D'autre part, les pays en excédent structurel – l'image inversée des déficits structurels des Etats-Unis – ont accumulé des réserves en dollars qu'ils ont utilisées pour acheter principalement des titres du Trésor, contribuant ainsi à financer les déficits budgétaires américains.

Le président Trump s'insurge depuis longtemps contre les pratiques commerciales «déloyales» et a promis de les éliminer afin de ramener les emplois manufacturiers aux Etats-Unis. C'est peut-être la raison pour laquelle ses «droits de douane réciproques» ont été déterminés par l'ampleur des déficits commerciaux bilatéraux plutôt que par le niveau des droits de douane imposés aux exportations américaines. Mais un tel objectif pourrait s'avérer incompatible avec le maintien du «privilège exorbitant» d'émettre la monnaie de réserve mondiale.

Cependant, il n'y a pas de candidats évidents pour remplacer le dollar. L'euro souffrirait de sa gouvernance compliquée pour satisfaire les priorités parfois contradictoires de ses 20 Etats membres. Quant au renminbi chinois, il est encore loin d'être pleinement convertible.

Une alternative potentielle a été présentée à la conférence de Bretton Woods. Les déséquilibres inhérents à l'émission de la monnaie de réserve mondiale par un seul pays étaient à l'origine de la proposition de John Maynard Keynes en faveur d'une monnaie véritablement mondiale. Il a appelé cette monnaie le Bancor et a envisagé qu'elle ne soit utilisée que pour le règlement des comptes internationaux entre les pays. Les pays membres paieraient une cotisation proportionnelle au total de leurs échanges transfrontaliers.
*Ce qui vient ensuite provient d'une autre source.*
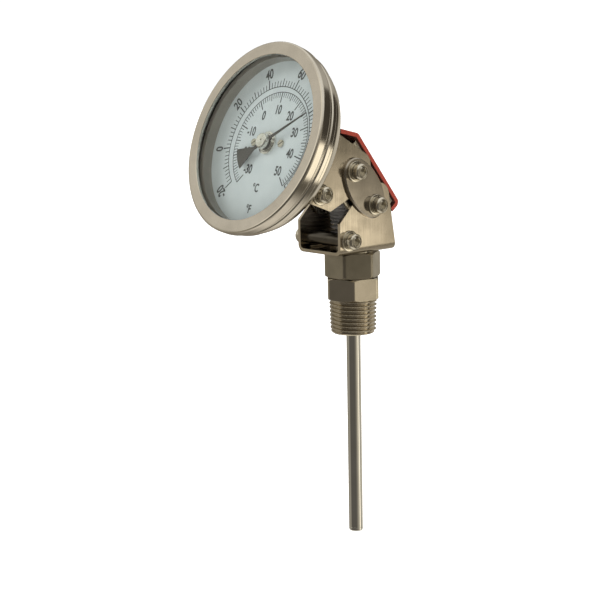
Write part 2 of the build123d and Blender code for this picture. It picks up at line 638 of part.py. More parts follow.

Sa proposition visait à atténuer les déséquilibres commerciaux persistants et les flux spéculatifs d'argent liquide. Cependant, son idée a été considérée comme utopique et rejetée par la conférence – elle reposait sur une coopération rationnelle entre les pays et un degré élevé de confiance, qualités qui se sont avérées insuffisantes à l’époque.